The word conservation has several meanings: 1. Prevention of injury, decay, waste, or loss. 2. Official supervision of rivers, forests, and other natural resources in order to preserve and protect them through prudent management. 3. A district, river, forest, etc., under such supervision. 4. The careful utilization of a natural resource in order to prevent depletion. 5. The restoration and preservation of works of art.

With backyard conservation each of these definitions can apply on some level, improving the environment, helping wildlife and making your outdoor living space beautiful and enjoyable.

Trees are great for backyard conservation for many reasons: they help reduce cooling costs by shading the home, they provide homes for different types of wildlife, they add beauty to the backyard, and they help clean the air. When selecting trees for your backyard take into consideration your geographical area, landscape, and native plant species.
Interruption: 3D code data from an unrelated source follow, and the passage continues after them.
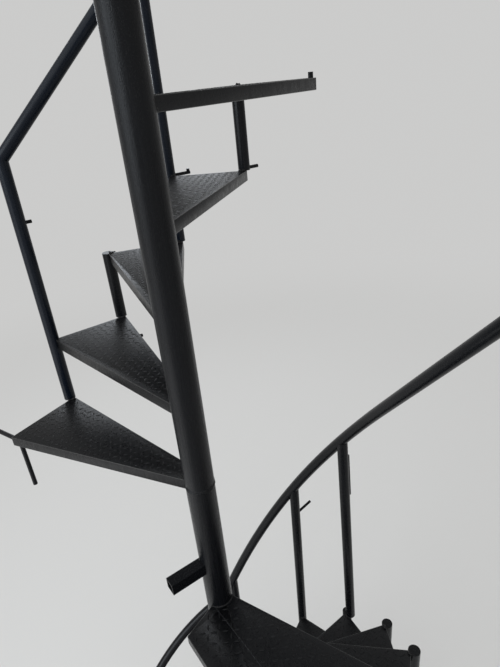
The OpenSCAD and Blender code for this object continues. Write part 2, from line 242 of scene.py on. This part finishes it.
def dress_node(name, node):
    """Paints a node and shades it smooth up to its sharp edges. A tread's edges are bevelled and painted
    lighter, as worn paint and as a painted highlight line along the nosing.
    """
    mesh = node.data
    mesh.materials.clear()
    mesh.materials.append(finish_of(name))
    shade_smooth(mesh)
    weld = node.modifiers.new("weld", "WELD")
    weld.merge_threshold = MERGE
    if name in TREADS:
        # The lighter edge paint is partly worn paint and partly a painted highlight along the nosing
        mesh.materials.append(EDGE_PAINT)
        bevel = node.modifiers.new("bevel", "BEVEL")
        bevel.width = EDGE_W
        bevel.material = 1
        bevel.segments = EDGE_STEPS
        bevel.angle_limit = EDGE_ANGLE
        bevel.use_clamp_overlap = False
        bevel.harden_normals = True
    else:
        split = node.modifiers.new("split", "EDGE_SPLIT")
        split.split_angle = SPLIT_ANGLE


def new_piece(name, bm, material):
    """Turns a mesh under construction into a smooth piece of the stair."""
    mesh = bpy.data.meshes.new(name)
    bm.to_mesh(mesh)
    bm.free()
    mesh.materials.append(material)
    shade_smooth(mesh)
    piece = bpy.data.objects.new(name, mesh)
    bpy.context.scene.collection.objects.link(piece)
    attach(piece, "root")
    return piece


def surface_of(name):
    """Search tree of a node's surface, for rays."""
    bm = bmesh.new()
    bm.from_mesh(nodes[name].data)
    tree = BVHTree.FromBMesh(bm)
    bm.free()
    return tree


SURFACES = {name: surface_of(name) for name in TREADS + ["weld_collar"]}

# A ray that looks for a plate starts this far over its top, and reaches this far down
RAY_OVER = 0.01
RAY_REACH = 0.012


def over_plate(tree, x, y, top):
    """Whether the plate whose top is at that height lies under a place."""
    hit = tree.ray_cast(Vector((x, y, top + RAY_OVER)), Vector((0.0, 0.0, -1.0)), RAY_REACH)
    return hit[0] is not None


# A tread's rim lies past this radius, and its top's points within this depth
RIM_START = 0.58
TOP_BAND = 0.0005


def tread_axis(name):
    """Azimuth of a tread's centreline, halfway between its outer corners, and the height of its top."""
    mesh = nodes[name].data
    top = max(v.co.z for v in mesh.vertices)
    rim = [v.co.xy for v in mesh.vertices if v.co.z > top - TOP_BAND and v.co.xy.length > RIM_START]
    heading = sum((c.normalized() for c in rim), Vector((0.0, 0.0)))
    turns = [heading.angle_signed(c) for c in rim]
    return math.atan2(heading.y, heading.x) - (min(turns) + max(turns)) / 2, top


# Checker plate

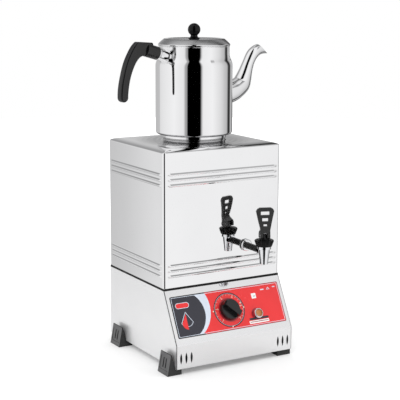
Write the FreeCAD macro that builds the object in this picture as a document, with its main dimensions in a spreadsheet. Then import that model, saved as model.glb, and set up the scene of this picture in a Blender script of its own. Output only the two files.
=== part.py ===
import FreeCAD, Part
import math
import os
import re
import Sketcher

# Tea urn: a square stainless hot-water tank on a heater base, with one lever tap
# and a teapot that stands in the collar on top of the tank.
# X runs to the right along the front, -Y is the front, Z is up.
# The origin is on the worktop, below the middle of the tank. All sizes are millimetres and degrees.

doc = FreeCAD.newDocument("tea_urn")

# Driving sizes. Each row is a word, its value and what it measures.
DRIVING = [
    ("tank_width", 250, "tank and base, left to right"),
    ("tank_depth", 220, "tank, front to back"),
    ("tank_height", 246.4, "tank walls, floor to rim"),
    ("sheet_thk", 0.8, "stainless sheet"),
    ("foot_clear", 11, "worktop to the underside of the base"),
    ("base_height", 134.4, "heater base, bottom to top"),
    ("slope_run", 47.5, "how far the sloped panel comes forward"),
    ("slope_rise", 90.9, "height of the sloped panel"),
    ("flange_wide", 14, "folded flanges of the base"),
    ("panel_gap", 0.25, "gap at each side of the front panel"),
    ("lip_gap", 0.6, "gap between the panel's top edge and the frame"),
    ("gasket_thk", 3.4, "rubber seam between base and tank"),
    ("gasket_wide", 12, "width of the rubber seam"),
    ("bead_pitch", 9.8, "spacing of the pressed beads"),
    ("bead_proud", 1.3, "how far a bead stands out"),
    ("bead_margin", 7, "plain sheet between a bead's end and the corner"),
    ("bead_low", 22.5, "lowest bead above the tank's bottom edge"),
    ("bead_high", 38.4, "highest bead below the tank's rim"),
    ("crown_rise", 6, "how far the top plate is crowned"),
    ("crown_border", 26, "width of the crowned border"),
    ("collar_bore", 58.2, "inner radius of the collar"),
    ("collar_rise", 12, "tank rim to collar rim"),
    ("collar_lip", 1.4, "rolled lip outside the collar"),
    ("boss_radius", 4.6, "screw bosses on the tank floor"),
    ("boss_height", 6, "screw bosses on the tank floor"),
    ("screw_radius", 2, "screws of the tank and feet"),
    ("head_radius", 3.8, "heads of those screws"),
    ("head_thk", 2.6, "heads of those screws"),
    ("vent_tall", 20.6, "lens-shaped air slots"),
    ("vent_wide", 4.4, "lens-shaped air slots"),
    ("vent_pitch", 10.8, "spacing of the air slots"),
    ("vent_edge", 9.6, "panel edge to the first slot"),
    ("vent_mid", 19.2, "panel's bottom edge to the middle of the slots"),
    ("floor_hole", 4, "radius of the air holes in the base floor"),
    ("floor_hole_pitch", 16, "spacing of those holes"),
    ("label_wide", 234, "printed panel label"),
    ("label_tall", 77.5, "printed panel label"),
    ("label_top", 12.2, "label below the panel's top edge"),
    ("label_thk", 0.4, "printed panel label"),
    ("dial_down", 51.7, "dial centre below the panel's top edge"),
    ("knob_radius", 20, "thermostat knob"),
    ("knob_skirt", 8, "height of the knob's skirt"),
    ("knob_height", 18.5, "thermostat knob, with its grip bar"),
    ("knob_gap", 0.8, "knob above the label"),
    ("grip_wide", 11, "grip bar of the knob"),
    ("grip_angle", -46, "grip bar from the horizontal"),
    ("spindle_radius", 3, "thermostat spindle"),
    ("spindle_play", 0.05, "spindle in its bush"),
    ("bush_radius", 5, "thermostat bush"),
    ("stat_wide", 42, "thermostat case"),
    ("stat_tall", 34, "thermostat case"),
    ("stat_deep", 22, "thermostat case"),
    ("lamp_across", 57, "lamp to the right of the dial"),
    ("lamp_down", 67.2, "lamp below the panel's top edge"),
    ("lamp_radius", 9.4, "lamp bezel"),
    ("lamp_out", 8.5, "lamp bezel above the panel"),
    ("lens_radius", 7.2, "amber lens"),
    ("lamp_neck", 6, "lamp's threaded neck"),
    ("element_tube", 4, "sheathed heating element"),
    ("element_spread", 26, "element's legs from the middle"),
    ("element_back", 30, "element's legs behind the middle"),
    ("element_loop", 90, "element's loop, front to back"),
    ("element_high", 22, "loop above the tank's bottom"),
    ("element_neck", 6, "threaded necks of the element"),
    ("element_nut", 9.6, "element nuts, to their corners"),
    ("pocket_radius", 6, "sensor pocket's neck"),
    ("pocket_across", 45, "sensor pocket and limiter from the middle"),
    ("pocket_tall", 52, "sensor pocket"),
    ("gland_across", 70, "cable gland to the right of the middle"),
    ("gland_high", 24, "cable gland above the base's bottom"),
    ("gland_radius", 8, "cable gland in the back wall"),
    ("gland_bore", 4, "cable gland"),
    ("wire_radius", 1.2, "wires inside the base"),
    ("tab_radius", 7.6, "half-round tab at the seam"),
    ("tab_thk", 1, "half-round tab"),
    ("tap_across", 50, "tap to the right of the middle"),
    ("tap_reach", 62, "tap's upright axis in front of the tank"),
    ("tap_high", 63.7, "barrel above the tank's bottom edge"),
    ("barrel_radius", 6.1, "tap barrel"),
    ("barrel_bore", 3.6, "tap barrel"),
    ("barrel_inside", 10, "barrel's length inside the tank wall"),
    ("fit_play", 0.05, "play between the tap's fitted pieces"),
    ("flange_radius", 11.8, "outer tap flange"),
    ("flange_thk", 5, "outer tap flange"),
    ("washer_radius", 11.3, "tap washers"),
    ("washer_thk", 1.8, "tap washers"),
    ("locknut_radius", 10.8, "inner nut, to its corners"),
    ("locknut_thk", 5, "inner nut"),
    ("outlet_radius", 7.5, "tap outlet at its lip"),
    ("outlet_bore", 5.4, "tap outlet"),
    ("outlet_drop", 23.2, "barrel axis to the outlet's lip"),
    ("cone_radius", 10.9, "top of the tap's cone"),
    ("cone_top", 4.9, "top of the cone above the barrel axis"),
    ("chamber_radius", 8.2, "valve chamber"),
    ("seat_low", 8, "valve seat below the barrel axis"),
    ("ring_radius", 12.9, "collar ring of the tap body"),
    ("ring_thk", 5.2, "collar ring of the tap body"),
    ("neck_radius", 10.4, "threaded neck inside the cap"),
    ("neck_height", 7.6, "threaded neck inside the cap"),
    ("cap_low_radius", 14.3, "fluted cap, lower edge"),
    ("cap_radius", 17.7, "fluted cap, upper edge"),
    ("cap_height", 11.9, "fluted cap"),
    ("flute_count", 14, "flutes round the cap"),
    ("flute_radius", 2, "flutes round the cap"),
    ("glide_thk", 0.8, "glide washer under the lever"),
    ("glide_radius", 12.6, "glide washer under the lever"),
    ("glide_bore", 4.3, "glide washer under the lever"),
    ("glide_gap", 0.3, "lever above its glide washer"),
    ("stem_radius", 3.95, "valve stem"),
    ("stem_eye", 7.4, "valve stem's flattened eye"),
    ("seat_radius", 6.8, "silicone seat cup"),
    ("seat_thk", 6, "silicone seat cup"),
    ("seat_gap", 0.3, "cup above its seat"),
    ("spring_wire", 0.5, "wire radius of the valve spring"),
    ("spring_radius", 5.4, "coil radius of the valve spring"),
    ("spring_turns", 6, "turns of the valve spring"),
    ("lever_turn", 20, "how far the lever is turned to the left"),
    ("cam_radius", 6.5, "round heels of the lever"),
    ("cam_ahead", 3.6, "heels in front of the pin"),
    ("pin_radius", 1.6, "lever pin"),
    ("fork_gap", 8, "gap between the lever's cheeks"),
    ("fork_wide", 18.6, "lever across its cheeks"),
    ("lever_top", 52.7, "lever above its pin"),
    ("lever_wide", 33.4, "lever at its widest"),
    ("lever_waist", 18, "lever at its waist"),
    ("lever_thk", 4.6, "lever blade"),
    ("foot_out", 16, "left foot outside the base at the worktop"),
    ("foot_peak_out", 8, "ridge of the left foot outside the base"),
    ("foot_tall", 38.5, "left foot"),
    ("foot_long", 38, "foot, front to back"),
    ("foot_inset", 4, "front edge to the front foot"),
    ("foot_rear_inset", 30, "rear edge to the rear foot"),
    ("foot_pad_left", 13, "left feet under the base"),
    ("foot_pad_right", 29, "right pads, flush with the side"),
    ("foot_relief", 0.8, "depth of the moulded field on a left foot"),
    ("pot_across", 0.9, "teapot's axis to the right of the middle"),
    ("pot_forward", 0.3, "teapot's axis in front of the middle"),
    ("pot_turn", 10, "how far the teapot is turned"),
    ("pot_radius", 72.6, "teapot body"),
    ("pot_tall", 172, "collar rim to the teapot's rim"),
    ("pot_wall", 0.9, "teapot sheet"),
    ("plug_radius", 57.4, "teapot's base inside the collar"),
    ("plug_deep", 9, "teapot's base inside the collar"),
    ("step_radius", 60.6, "teapot's step on the collar"),
    ("step_tall", 5, "teapot's step on the collar"),
    ("step_gap", 0.3, "step above the collar rim"),
    ("heel_radius", 5, "rounding at the teapot's lower edge"),
    ("shoulder_tall", 24, "height of the teapot's shoulder"),
    ("neck_tall", 15, "top of the shoulder to the teapot's rim"),
    ("pot_neck", 66.4, "teapot's neck radius"),
    ("rim_bead", 0.9, "rolled rim outside the neck"),
    ("lid_radius", 67.8, "lid"),
    ("lid_gap", 0.3, "lid above the teapot's rim"),
    ("lid_lip", 1.5, "edge of the lid"),
    ("lid_rise", 12.6, "ring of the lid above its lower face"),
    ("lid_ring", 52.5, "radius of the raised ring on the lid"),
    ("lid_recess", 2.8, "middle of the lid below its ring"),
    ("lid_skirt_radius", 64.6, "locating skirt under the lid"),
    ("lid_skirt", 8, "locating skirt under the lid"),
    ("ball_radius", 11.9, "lid knob"),
    ("ball_high", 18.6, "ball's centre above the lid"),
    ("ball_foot", 11, "foot of the lid knob"),
    ("ball_neck", 6.6, "neck of the lid knob"),
    ("lid_bolt", 2, "bolt of the lid knob"),
    ("spout_wall", 0.9, "spout sheet"),
    ("spout_root", 20.6, "spout's radius at the teapot"),
    ("spout_high", 75, "spout's root above the collar"),
    ("spout_reach", 120, "spout's bent length outside the teapot"),
    ("spout_mouth", 45, "hollow cut of the spout's mouth"),
    ("strainer_hole", 1.6, "radius of the strainer holes"),
    ("handle_tilt", 15, "handle's bolt axis above the horizontal"),
    ("handle_low", 18.5, "handle's bolt axis below the teapot's rim, at the neck"),
    ("plate_tall", 33, "oval handle plate"),
    ("plate_wide", 27, "oval handle plate"),
    ("plate_seat", 7.4, "handle plate's blank, inside the neck"),
    ("ferrule_radius", 11.4, "chrome ferrule"),
    ("ferrule_end", 90, "ferrule's outer end from the axis"),
    ("boss_out", 118, "handle boss's outer end from the axis"),
    ("handle_boss", 12.2, "handle boss"),
    ("grip_thk", 15.5, "handle grip, side to side"),
    ("grip_over", 9.6, "flat top of the grip above the teapot's rim"),
    ("grip_drop", 92.4, "boss's outer end down to the grip's tip"),
]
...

Wildlife love shrubs and trees that bloom and bear fruit or nuts, as these can provide food throughout the year.

Water is another important element in backyard conservation. Whether you incorporate a backyard pond with logs and rocks—for birds, butterflies, and turtles—or a bird bath, fresh water provides nourishment for wildlife. If you choose to incorporate a small backyard pond, it can create a relaxing and beautiful environment for you and your family to enjoy. Make sure to plant native plant species around the pond to provide habitat for birds, frogs, and other small animals.

Composting is very beneficial for backyard conservation. Composting provides important nutrients to your soil, encourages plants to thrive, and improves aeration, structure, and water-holding capacity. For more information on composting read our previous post: How to Make Your Own Compost.

And, finally, water conservation can be beneficial for the environment and your plants. Water conservation tips include: choosing native plant species, as they are acclimated to the soil and weather conditions in your area; collecting rainwater to water your plants via rain barrels; preventing water evaporation by deeply watering your plants early in the morning; and mulching around your plants to help retain moisture in the soil.

Backyard conservation is relatively easy, and with thoughtful planning you can help protect and sustain your backyard in beneficial ways. With backyard conservation, you can save money, nuture and protect your personal environment, and beautify your surroundings.